Ama hani ‘ölmeden önce yapmak istediklerim’ listesi yapar ya kimi insanlar işte benim o listemin en başında, ‘daha fazla yaşlanmadan mutlaka bir yarışmaya katılmak’ var. Var ama bakalım elden ayaktan düşmeden becerebilecek miyim? Eh ben de oralara çıkan herkesin dediği gibi oturduğum yerden o kadar çok sorunun cevabını biliyorum ki bir denesem hiç fena olmaz. Zira bilgi işi de görecelidir. Herkesin iyi bildiği ya da hiç bilmediği konular vardır. Şansına bildiklerin gelebilir. Ama galiba şans işlerinin yolu bana pek açık değil, bir türlü denk gelmiyor. Aniden paralanırsam pek mi değişirim acaba? O yüzden mi kader istemiyor? Ne zaman niyetlensem  ‘Biz çıracı olduk, ay akşamdan doğdu’ misali bir terslik oluyor.

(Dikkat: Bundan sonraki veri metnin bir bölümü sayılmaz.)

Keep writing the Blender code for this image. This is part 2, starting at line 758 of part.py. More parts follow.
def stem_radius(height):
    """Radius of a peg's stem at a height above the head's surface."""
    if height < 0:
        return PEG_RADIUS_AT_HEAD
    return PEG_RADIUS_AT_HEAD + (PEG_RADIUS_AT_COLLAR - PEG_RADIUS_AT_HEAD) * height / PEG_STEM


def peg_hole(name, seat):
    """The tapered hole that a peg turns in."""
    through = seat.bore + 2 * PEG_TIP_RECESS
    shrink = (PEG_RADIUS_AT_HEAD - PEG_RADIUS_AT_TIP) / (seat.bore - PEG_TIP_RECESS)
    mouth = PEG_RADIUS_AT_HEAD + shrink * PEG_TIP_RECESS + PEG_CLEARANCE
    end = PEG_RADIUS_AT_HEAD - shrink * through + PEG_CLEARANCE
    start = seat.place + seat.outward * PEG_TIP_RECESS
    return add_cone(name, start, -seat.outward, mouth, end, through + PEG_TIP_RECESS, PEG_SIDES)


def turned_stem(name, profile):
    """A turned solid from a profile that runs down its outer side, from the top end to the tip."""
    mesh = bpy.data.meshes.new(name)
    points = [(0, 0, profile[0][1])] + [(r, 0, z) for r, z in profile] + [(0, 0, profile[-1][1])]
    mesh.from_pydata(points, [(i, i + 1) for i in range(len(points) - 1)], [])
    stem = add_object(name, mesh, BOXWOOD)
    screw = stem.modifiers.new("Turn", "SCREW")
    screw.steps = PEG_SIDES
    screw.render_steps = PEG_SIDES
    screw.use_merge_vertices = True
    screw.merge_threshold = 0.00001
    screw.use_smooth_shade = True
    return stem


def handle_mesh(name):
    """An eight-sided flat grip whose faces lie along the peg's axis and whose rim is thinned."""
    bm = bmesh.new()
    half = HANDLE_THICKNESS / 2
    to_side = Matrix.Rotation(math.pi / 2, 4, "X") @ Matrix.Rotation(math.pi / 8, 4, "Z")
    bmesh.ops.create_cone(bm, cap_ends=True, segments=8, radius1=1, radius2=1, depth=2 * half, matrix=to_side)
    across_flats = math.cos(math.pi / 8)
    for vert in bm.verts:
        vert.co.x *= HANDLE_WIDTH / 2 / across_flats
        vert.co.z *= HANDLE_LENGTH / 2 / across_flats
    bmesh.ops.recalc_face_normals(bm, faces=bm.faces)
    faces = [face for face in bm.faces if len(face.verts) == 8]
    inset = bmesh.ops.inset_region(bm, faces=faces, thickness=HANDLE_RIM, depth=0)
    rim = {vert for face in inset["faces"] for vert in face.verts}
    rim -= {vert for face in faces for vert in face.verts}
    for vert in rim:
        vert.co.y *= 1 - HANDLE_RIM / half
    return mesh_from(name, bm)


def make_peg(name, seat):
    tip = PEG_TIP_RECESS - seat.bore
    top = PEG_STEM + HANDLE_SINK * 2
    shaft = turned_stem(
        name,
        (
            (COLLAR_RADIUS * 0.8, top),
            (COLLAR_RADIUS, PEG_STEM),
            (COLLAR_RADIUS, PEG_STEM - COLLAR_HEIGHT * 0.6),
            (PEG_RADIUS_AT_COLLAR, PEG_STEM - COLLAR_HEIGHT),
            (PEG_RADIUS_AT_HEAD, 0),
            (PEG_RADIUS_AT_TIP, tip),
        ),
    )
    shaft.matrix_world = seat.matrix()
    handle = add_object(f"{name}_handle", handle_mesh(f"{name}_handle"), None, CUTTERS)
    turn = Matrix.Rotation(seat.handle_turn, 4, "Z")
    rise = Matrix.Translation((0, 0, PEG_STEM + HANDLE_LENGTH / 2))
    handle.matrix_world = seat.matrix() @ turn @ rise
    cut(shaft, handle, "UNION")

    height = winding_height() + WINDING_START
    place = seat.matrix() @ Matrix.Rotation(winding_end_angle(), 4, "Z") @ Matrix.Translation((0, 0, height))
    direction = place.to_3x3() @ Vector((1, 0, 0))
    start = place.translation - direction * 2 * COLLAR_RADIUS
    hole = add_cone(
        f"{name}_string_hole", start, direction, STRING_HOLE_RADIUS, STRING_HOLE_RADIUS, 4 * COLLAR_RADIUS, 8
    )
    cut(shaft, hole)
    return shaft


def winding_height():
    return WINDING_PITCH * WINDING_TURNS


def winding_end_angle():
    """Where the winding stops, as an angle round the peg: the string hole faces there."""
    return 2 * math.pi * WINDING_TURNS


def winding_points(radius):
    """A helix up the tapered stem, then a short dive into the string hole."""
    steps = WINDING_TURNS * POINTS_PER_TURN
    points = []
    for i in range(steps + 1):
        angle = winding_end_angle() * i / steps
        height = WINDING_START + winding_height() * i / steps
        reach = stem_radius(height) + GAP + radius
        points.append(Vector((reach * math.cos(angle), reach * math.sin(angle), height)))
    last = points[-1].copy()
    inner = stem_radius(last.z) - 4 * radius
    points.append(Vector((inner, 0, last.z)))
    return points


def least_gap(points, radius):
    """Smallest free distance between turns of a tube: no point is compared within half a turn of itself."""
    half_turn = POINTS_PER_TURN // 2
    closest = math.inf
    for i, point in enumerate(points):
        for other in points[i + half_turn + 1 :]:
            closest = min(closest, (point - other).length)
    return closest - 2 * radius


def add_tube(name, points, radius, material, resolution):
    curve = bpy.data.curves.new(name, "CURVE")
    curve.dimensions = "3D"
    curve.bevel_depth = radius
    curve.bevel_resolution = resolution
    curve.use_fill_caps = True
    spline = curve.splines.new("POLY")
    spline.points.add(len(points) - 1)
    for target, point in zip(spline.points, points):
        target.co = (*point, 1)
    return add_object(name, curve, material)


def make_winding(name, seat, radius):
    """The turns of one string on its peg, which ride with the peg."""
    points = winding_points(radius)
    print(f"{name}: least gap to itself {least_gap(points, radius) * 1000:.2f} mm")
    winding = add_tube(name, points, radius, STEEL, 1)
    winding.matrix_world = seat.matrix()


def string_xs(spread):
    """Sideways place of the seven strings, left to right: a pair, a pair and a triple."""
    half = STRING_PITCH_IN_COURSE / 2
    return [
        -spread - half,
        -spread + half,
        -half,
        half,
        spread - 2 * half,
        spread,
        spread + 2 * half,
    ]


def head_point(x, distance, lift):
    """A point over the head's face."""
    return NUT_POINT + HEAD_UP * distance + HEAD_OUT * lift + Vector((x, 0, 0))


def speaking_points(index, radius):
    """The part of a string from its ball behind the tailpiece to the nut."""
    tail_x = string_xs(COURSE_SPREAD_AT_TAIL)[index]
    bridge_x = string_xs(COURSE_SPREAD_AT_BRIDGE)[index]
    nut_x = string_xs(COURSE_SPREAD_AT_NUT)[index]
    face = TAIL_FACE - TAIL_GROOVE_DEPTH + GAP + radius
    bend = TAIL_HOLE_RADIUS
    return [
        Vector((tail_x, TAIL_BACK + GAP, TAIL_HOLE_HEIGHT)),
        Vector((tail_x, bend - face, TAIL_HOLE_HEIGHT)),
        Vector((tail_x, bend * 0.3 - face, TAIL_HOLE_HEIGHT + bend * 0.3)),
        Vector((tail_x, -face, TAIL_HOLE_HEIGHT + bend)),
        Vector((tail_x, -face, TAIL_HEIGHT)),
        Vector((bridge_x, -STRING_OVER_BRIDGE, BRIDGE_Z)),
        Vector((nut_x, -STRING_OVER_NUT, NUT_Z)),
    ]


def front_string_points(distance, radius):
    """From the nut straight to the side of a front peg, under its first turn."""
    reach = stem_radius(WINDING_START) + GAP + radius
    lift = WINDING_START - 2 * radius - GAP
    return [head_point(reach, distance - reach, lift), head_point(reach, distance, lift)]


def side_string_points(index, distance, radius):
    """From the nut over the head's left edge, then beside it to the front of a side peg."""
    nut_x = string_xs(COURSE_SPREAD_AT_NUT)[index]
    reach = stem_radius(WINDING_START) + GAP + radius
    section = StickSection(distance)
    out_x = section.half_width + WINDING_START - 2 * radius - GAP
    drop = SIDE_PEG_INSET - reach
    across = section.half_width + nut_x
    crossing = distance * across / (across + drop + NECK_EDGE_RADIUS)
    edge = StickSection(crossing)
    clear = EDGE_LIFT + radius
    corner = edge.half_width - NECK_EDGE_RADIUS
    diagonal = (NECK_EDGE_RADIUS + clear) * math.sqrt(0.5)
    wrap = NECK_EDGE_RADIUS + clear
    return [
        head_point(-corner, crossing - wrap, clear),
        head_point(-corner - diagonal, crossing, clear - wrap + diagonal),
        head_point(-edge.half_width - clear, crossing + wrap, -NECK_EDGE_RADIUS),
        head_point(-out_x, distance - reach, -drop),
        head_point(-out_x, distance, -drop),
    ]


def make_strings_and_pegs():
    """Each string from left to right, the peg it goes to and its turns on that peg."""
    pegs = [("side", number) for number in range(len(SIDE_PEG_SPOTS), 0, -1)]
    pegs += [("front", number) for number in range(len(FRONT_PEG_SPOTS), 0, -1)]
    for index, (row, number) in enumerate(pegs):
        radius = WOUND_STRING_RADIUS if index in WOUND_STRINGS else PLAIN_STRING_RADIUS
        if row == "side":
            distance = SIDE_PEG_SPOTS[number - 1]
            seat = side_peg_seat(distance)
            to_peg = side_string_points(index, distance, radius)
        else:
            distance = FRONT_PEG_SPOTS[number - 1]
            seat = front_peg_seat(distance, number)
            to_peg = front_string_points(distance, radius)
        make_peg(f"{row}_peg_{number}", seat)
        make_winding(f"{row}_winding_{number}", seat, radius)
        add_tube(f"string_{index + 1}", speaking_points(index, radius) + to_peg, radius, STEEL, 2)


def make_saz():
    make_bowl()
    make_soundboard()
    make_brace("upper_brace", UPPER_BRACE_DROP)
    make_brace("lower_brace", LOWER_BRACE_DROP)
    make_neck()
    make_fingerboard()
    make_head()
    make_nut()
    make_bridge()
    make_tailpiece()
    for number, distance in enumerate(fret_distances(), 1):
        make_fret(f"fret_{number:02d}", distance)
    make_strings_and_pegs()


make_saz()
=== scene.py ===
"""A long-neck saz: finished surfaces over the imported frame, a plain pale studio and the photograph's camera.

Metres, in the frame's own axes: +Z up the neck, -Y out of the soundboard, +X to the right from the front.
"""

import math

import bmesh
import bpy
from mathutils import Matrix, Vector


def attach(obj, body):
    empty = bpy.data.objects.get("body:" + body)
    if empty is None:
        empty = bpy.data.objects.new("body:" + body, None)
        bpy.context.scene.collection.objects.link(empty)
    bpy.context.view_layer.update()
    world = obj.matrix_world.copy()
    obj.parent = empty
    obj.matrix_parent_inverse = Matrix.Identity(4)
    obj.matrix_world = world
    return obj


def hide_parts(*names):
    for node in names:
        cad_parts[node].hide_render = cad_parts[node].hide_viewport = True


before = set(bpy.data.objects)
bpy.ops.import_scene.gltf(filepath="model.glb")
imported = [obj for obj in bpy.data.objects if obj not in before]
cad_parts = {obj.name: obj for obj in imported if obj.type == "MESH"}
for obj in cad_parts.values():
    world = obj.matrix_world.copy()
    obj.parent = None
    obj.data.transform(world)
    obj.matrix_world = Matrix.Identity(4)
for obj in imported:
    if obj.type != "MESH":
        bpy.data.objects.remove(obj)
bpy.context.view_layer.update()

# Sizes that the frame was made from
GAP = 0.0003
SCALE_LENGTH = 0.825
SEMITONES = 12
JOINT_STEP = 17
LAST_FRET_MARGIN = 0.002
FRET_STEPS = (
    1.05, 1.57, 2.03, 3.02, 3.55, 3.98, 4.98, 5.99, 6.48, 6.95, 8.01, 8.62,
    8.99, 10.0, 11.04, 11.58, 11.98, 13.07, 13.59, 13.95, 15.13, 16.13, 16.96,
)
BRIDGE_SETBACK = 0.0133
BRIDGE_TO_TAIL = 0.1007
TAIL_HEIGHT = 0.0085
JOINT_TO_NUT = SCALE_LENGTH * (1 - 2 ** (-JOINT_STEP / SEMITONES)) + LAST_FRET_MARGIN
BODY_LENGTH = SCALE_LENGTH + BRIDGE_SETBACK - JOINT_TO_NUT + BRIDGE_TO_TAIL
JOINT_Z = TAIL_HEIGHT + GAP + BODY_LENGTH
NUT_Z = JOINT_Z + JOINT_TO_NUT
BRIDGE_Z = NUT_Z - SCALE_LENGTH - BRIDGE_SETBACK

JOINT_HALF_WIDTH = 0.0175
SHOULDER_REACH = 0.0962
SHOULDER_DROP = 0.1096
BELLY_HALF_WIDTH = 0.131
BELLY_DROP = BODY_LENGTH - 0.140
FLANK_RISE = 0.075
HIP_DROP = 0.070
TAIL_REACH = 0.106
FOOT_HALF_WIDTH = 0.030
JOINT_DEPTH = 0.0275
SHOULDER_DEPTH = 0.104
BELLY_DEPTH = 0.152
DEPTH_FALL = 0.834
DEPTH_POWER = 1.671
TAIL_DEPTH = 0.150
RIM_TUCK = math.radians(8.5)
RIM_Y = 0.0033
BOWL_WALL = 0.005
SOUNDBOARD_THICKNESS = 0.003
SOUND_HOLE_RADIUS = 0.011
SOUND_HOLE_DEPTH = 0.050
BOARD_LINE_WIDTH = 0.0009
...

Bir ara fazla iddialı olmayan, Ali İhsan Varol’un sunduğu Kelime Oyunu yarışmasına katılmaya niyetlendiydim, adamı işten çıkardılar. Gezi olaylarına duyarlılık gösterdi diye. Oysa ne kadar düzgün, ne kadar efendi bir sunucuydu. Onun yerini tutacak kimseyi bulamadıklarından olacak, program hepten kalktı. ‘Kim Milyoner Olmak İster’ yarışması da pek tahrik ediciydi ama Kenan Işık hastalanınca keyfim kaçtı. Ben sallanana kadar daha neler başlar, neler biter kim bilir… Bir ara da genç bir dostumun dürtmesiyle, o dönemde Engin Altan Düzyatan’ın sunduğu Canlı Para yarışmasına başvurduk. Mülakata çağrıldık. Tüm soruları bildik. O Rum, ben Ermeni olunca iki ilginçliği, iki programa bölmeye karar verdiler. Biz de birer kişi daha bulduk ve dörtlü olarak yeniden mülakata çağrıldık. Pek başarılı geçti ve de sanırım kabul edildik. Ama bekleme sürecinde program kalktı, yerine, bilemeyenin bir deliğe düştüğü yarışma kondu. Gördünüz mü? Olmuyor işte. Şimdi o yarışma yine var, hem de pek sevdiğim Mesut Yar sunuyor ama bir kez fos çıkınca artık hevesim kaçtı. Dur bakalım, elbet bir gün hayatımın bir yerinde bir yarışmaya katılmayı becereceğim. Henüz pes etmedim.

Umarım hayatınız boyunca şans hep güler yüzünüze.